The discovery of a “new” solo bassoon concerto, by Jane Gower

The discovery of a “new” solo bassoon concerto is certainly something to be excited about. Even when not a masterpiece, it is still such an unexpected gift to our relatively meagre repertoire that we bassoonists can get quite worked-up. When Vlad Weverbergh told me late one night that he had a really excellent (Belgian!) bassoon concerto for me to play, I apparently looked doubtful, if not downright scornful, and said along the lines of “yeah, SURE you do!” Well, since preparing and recording it with him and his wonderful band, I am eating my words. The concerto by Henri Joseph de Croes is indeed a great piece, and a really worthy addition to our solo literature. 

 The most famous bassoon concerto is of course Mozart’s early K.191, a true masterpiece. His reputed four others having tragically disappeared, we have had to content ourselves with some other “ok, definitely worth playing” classical concertos such as those by J.C.Bach, Kozeluch, Vanhal and Devienne. It’s not until C.M. von Weber’s operatic extravaganza of 1811 that we have something really to boast about; certainly nothing that modern bassoonists can regularly be bothered with. Of course, this can also be explained by the fact that these transitional classical-romantic compositions are very much dependent on the specific qualities of the period instruments and performers they were intended for - their idiosyncrasies, colours and techniques. They tend to be pushing the limits both of the performers and the instruments in terms of technique and virtuosity, and so it makes sense that when played on a modern bassoon (on which they are quite unchallenging), one misses the drama and the inherent risk-taking, as well as the individual tonal palettes and altered balance in the orchestral interplay. 

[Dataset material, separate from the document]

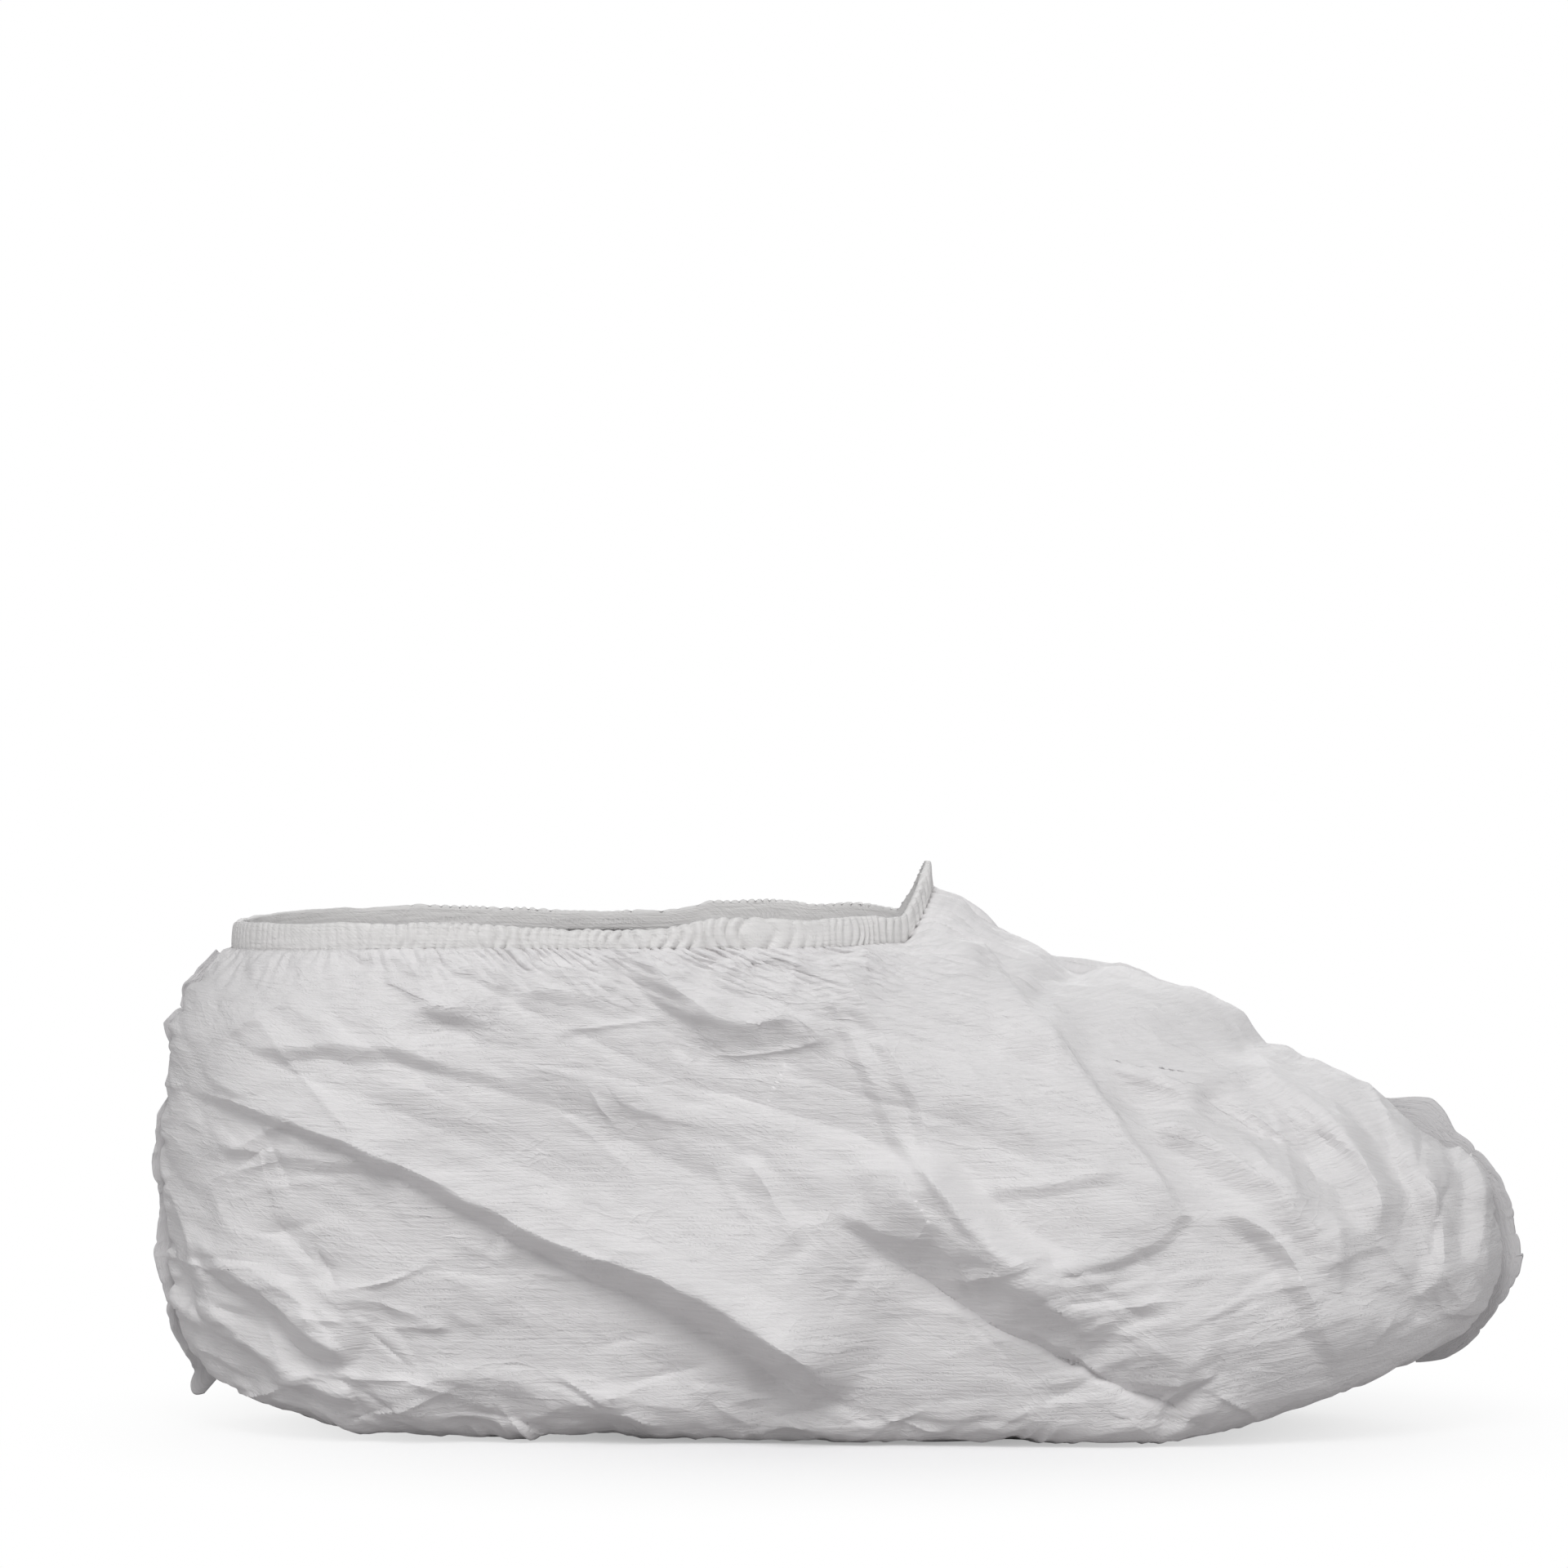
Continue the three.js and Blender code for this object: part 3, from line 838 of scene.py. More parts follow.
@dataclass(frozen=True)
class Graph:
    """The nodes of a material or of the world, added one after another."""

    tree: bpy.types.NodeTree

    def add(self, kind: str, *inputs: object, **settings: object) -> Socket:
        """Adds a node.

        Args:
            kind: Its type, without the word ShaderNode.
            inputs: What its sockets get in order: a socket to link, a value, or None to leave one alone.
            settings: Its own settings.

        Returns:
            Its first output in use.
        """
        node = self.tree.nodes.new(f"ShaderNode{kind}")
        for name, value in settings.items():
            setattr(node, name, value)
        for socket, value in zip([socket for socket in node.inputs if socket.enabled], inputs):
            if isinstance(value, bpy.types.NodeSocket):
                self.link(value, socket)
            elif value is not None:
                socket.default_value = value
        return next(socket for socket in node.outputs if socket.enabled)

    def link(self, output: Socket, entry: Socket) -> None:
        """Links an output to another node's input."""
        self.tree.links.new(output, entry)

    def math(self, operation: str, *inputs: object) -> Socket:
        """Adds a Math node."""
        return self.add("Math", *inputs, operation=operation)

    def noise(self, place: Socket, size: tuple[float, float], detail: float) -> Socket:
        """Adds noise of a size in millimetres along and up the cloth, from about 0.3 to 0.7."""
        scale = (1.0 / MM / size[0], 1.0 / MM / size[1], 1.0)
        scaled = self.add("VectorMath", place, scale, operation="MULTIPLY")
        return self.add("TexNoise", scaled, 1.0, detail, 0.55)

    def turned(self, place: Socket, angle: float) -> Socket:
        """Adds a turn of the flat pattern, by an angle in radians."""
        return self.add("VectorRotate", place, (0.0, 0.0, 0.0), angle, rotation_type="Z_AXIS")

    def waves(self, place: Socket, length: float) -> Socket:
        """Adds sine waves of a length in millimetres."""
        return self.math("SINE", self.math("MULTIPLY", place, 2.0 / MM * math.pi / length))

    def band(self, value: Socket, start: float, end: float) -> Socket:
        """Adds a smooth step from 0 at start to 1 at end."""
        return self.add("MapRange", value, start, end, 0.0, 1.0, interpolation_type="SMOOTHSTEP")


@dataclass(frozen=True)
class CrinkleLines:
    """A set of fine sharp lines in the cloth's finish.

    Attributes:
        size: The distance between them along and up the cloth, in millimetres.
        angle: How far they are turned, in radians.
        weight: Their share of the finish's crinkle height.
        sharpness: How narrow they are.
    """

    size: tuple[float, float]
    angle: float
    weight: float
    sharpness: float


@dataclass(frozen=True)
class Nonwoven:
    """The finish of the cloth: crisp calendered nonwoven with fibres, soft crinkles and embossed dots.

    Attributes:
        name: The material's name.
        light: The colour of its thick stretches.
        thin: The colour of its thin stretches.
        crinkle: How high its small crinkles are, in millimetres.
        roughness: How matt it is.
        specular: How strongly its surface shines.
        dots: How deep the embossed dots are, in millimetres.
        dot_pitch: The distance between them along and up the cloth.
        streaks: How high the long fibre streaks are.
        fibres: How high the short slanting fibres are.
        hollows: How high the soft hollows are.
        lines: Its sets of crinkle lines.
    """

    name: str
    light: tuple[float, float, float]
    thin: tuple[float, float, float]
    crinkle: float = 0.14
    roughness: float = 0.55
    specular: float = 0.35
    dots: float = 0.06
    dot_pitch: tuple[float, float] = (1.15, 1.9)
    streaks: float = 0.22
    fibres: float = 0.14
    hollows: float = 0.35
    lines: tuple[CrinkleLines, ...] = (
        CrinkleLines((21.0, 5.0), 0.1, 1.0, 6.0),
        CrinkleLines((9.0, 3.0), 0.6, 0.6, 4.5),
        CrinkleLines((9.0, 3.2), -0.5, 0.6, 4.5),
    )

    def build(self) -> bpy.types.Material:
        """Makes the material, on the flat pattern's UV map."""
        material = bpy.data.materials.new(self.name)
        material.use_nodes = True
        graph = Graph(material.node_tree)
        shader = material.node_tree.nodes["Principled BSDF"]
        shader.inputs["Roughness"].default_value = self.roughness
        shader.inputs["Specular IOR Level"].default_value = self.specular
        place = graph.add("UVMap", uv_map=SheetMesh.UV_MAP)
        streaks = graph.noise(place, (11.0, 0.55), 3.0)
        bump = graph.add("Bump")
        bump.node.inputs["Distance"].default_value = MM
        graph.link(self._relief(graph, place, streaks), bump.node.inputs["Height"])
        graph.link(bump, shader.inputs["Normal"])
        graph.link(self._shade(graph, place, streaks), shader.inputs["Base Color"])
        return material

    def _shade(self, graph: Graph, place: Socket, streaks: Socket) -> Socket:
        """The cloth's colour, darker in its thin stretches."""
        cloud = graph.noise(place, (26.0, 14.0), 3.0)
        share = graph.math("MULTIPLY_ADD", streaks, 1.3, graph.math("MULTIPLY_ADD", cloud, 1.1, -0.7))
        return graph.add("Mix", share, (*self.light, 1.0), (*self.thin, 1.0), data_type="RGBA")

    def _dots(self, graph: Graph, place: Socket) -> Socket:
        """The embossed dots, 1 in a dot and 0 elsewhere, in rows that come and go."""
        parts = graph.add("SeparateXYZ", place).node
        across, up = (graph.waves(parts.outputs[axis], pitch) for axis, pitch in enumerate(self.dot_pitch))
        dot = graph.band(graph.math("ADD", across, up), 1.05, 1.6)
        patches = graph.band(graph.noise(place, (9.0, 13.0), 2.0), 0.5, 0.6)
        return graph.math("MULTIPLY", dot, patches)

    def _crinkles(self, graph: Graph, place: Socket, lines: CrinkleLines) -> Socket:
        """One set of crinkle lines, from 0 to 1, in patches."""
        turned = graph.turned(place, lines.angle)
        noise = graph.noise(turned, lines.size, 1.0)
        ridge = graph.math("ABSOLUTE", graph.math("MULTIPLY_ADD", noise, 4.0, -2.0))
        line = graph.math("MAXIMUM", graph.math("SUBTRACT", 1.0, ridge), 0.0)
        patches = graph.band(graph.noise(turned, (31.0, 13.0), 1.0), 0.5, 0.66)
        return graph.math("MULTIPLY", graph.math("POWER", line, lines.sharpness), patches)

    def _relief(self, graph: Graph, place: Socket, streaks: Socket) -> Socket:
        """The height of the surface in millimetres."""
        fibres = graph.noise(graph.turned(place, 0.35), (2.6, 0.34), 2.0)
        height = graph.math("MULTIPLY", streaks, self.streaks)
        height = graph.math("MULTIPLY_ADD", fibres, self.fibres, height)
        for lines in self.lines:
            crinkles = self._crinkles(graph, place, lines)
            height = graph.math("MULTIPLY_ADD", crinkles, self.crinkle * lines.weight, height)
        hollows = graph.noise(place, (7.0, 4.0), 2.0)
        height = graph.math("MULTIPLY_ADD", hollows, self.hollows, height)
        return graph.math("MULTIPLY_ADD", self._dots(graph, place), -self.dots, height)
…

 An earlier great discovery for me was of the five concertos of Franz Danzi, (three of which I recorded) which are truly neglected. They really are jewels of idiomatic early romantic bassoon writing, with lyricism, humour, thoroughly well-worked architecture, and rich orchestral colour. The De Croes concerto can in many ways be compared to these pieces in style, range and quality. De Croes builds a proper grand romantic concerto opening with a thoroughly worked orchestral exposition, before the solo bassoon enters as part of the wind section of horns and oboes - as if to slyly remind the performer not to get too pretentious! The writing exploits many of the bassoon’s abilities and most-loved characteristics for tenor-register lyricism, rapid-fire staccato passage-work, large leaps across the register and comic effects. As in the Mozart concerto, the bassoon is often in eager dialogue with the violins, emphasising the instrument’s multiple roles; as melodicist, wind section member, and bass instrument. The middle movement in particular is very beautiful with its lilting, cantabile, beguiling character, whilst the finale is a comic romp.